"A Fractious Lot”: Farmer and Arda Relations in the Rusitu Dairy Farming Contract Scheme in Zimbabwe, From c.1985 to 1997
Keywords:Contract farming, Management, Rural development, Poverty, Smallholder, Dairy Farming
Globally, smallholder contract farming has been regarded as one of the key pathways to sustainable rural livelihoods. Several less developed countries have adopted and implemented with varying outcomes smallholder contract farming as a double-barreled initiative – to enhance both rural livelihoods and agricultural transformation. Using the example of ARDA Rusitu Small Scale Dairy Settlement Scheme in Zimbabwe’s Chipinge District, this paper seeks to examine the nature and development of smallholder contract farming projects in post-colonial Zimbabwe between 1985 and 1997. This study was prompted by the need to rethink the role and management of smallholder contract farming projects in poverty reduction.
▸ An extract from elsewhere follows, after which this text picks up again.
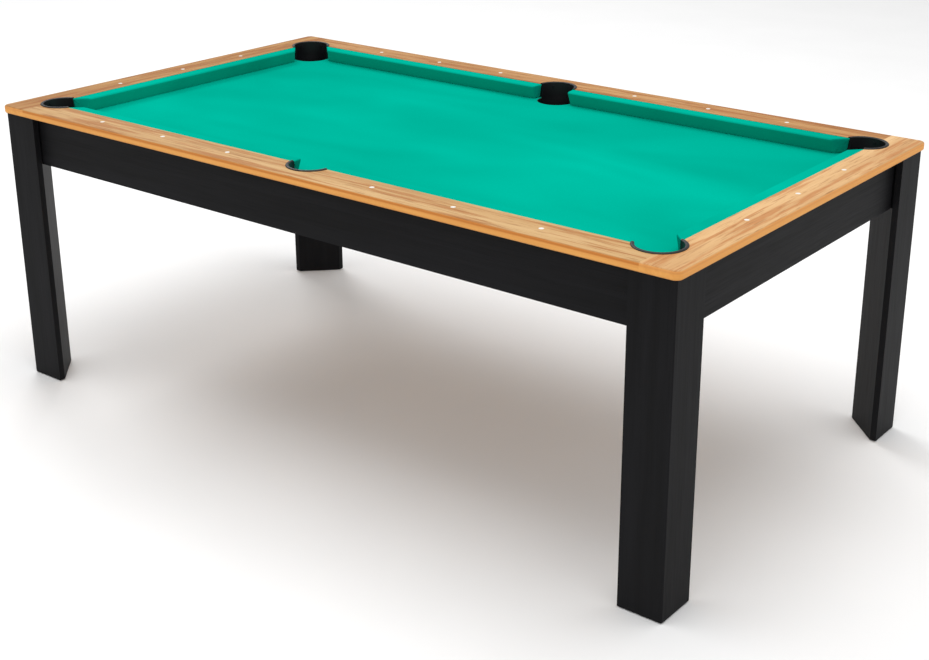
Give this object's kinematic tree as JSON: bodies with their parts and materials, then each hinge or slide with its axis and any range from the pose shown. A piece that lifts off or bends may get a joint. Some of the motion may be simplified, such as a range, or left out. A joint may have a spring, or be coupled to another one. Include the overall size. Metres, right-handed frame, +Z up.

In collecting research data, the study makes use of interviews, personal observations and project reports. For Zimbabwe, smallholder contract farmers over the post-colonial period retained unresolved tensions. While at its inception the ARDA Rusitu Small Scale Dairy Settlement Scheme beamed with great potential to alleviate poverty and cater for household food insecurity, the euphoria was short-lived and did not provide the anticipated solid ground for sustainable rural livelihoods. The scheme was haunted by a multiplicity of problems including malfeasance and poor management right from its inception in 1985. The agrarian contracts formulation process was fraught with a number of problems which threatened the sustainability of the project.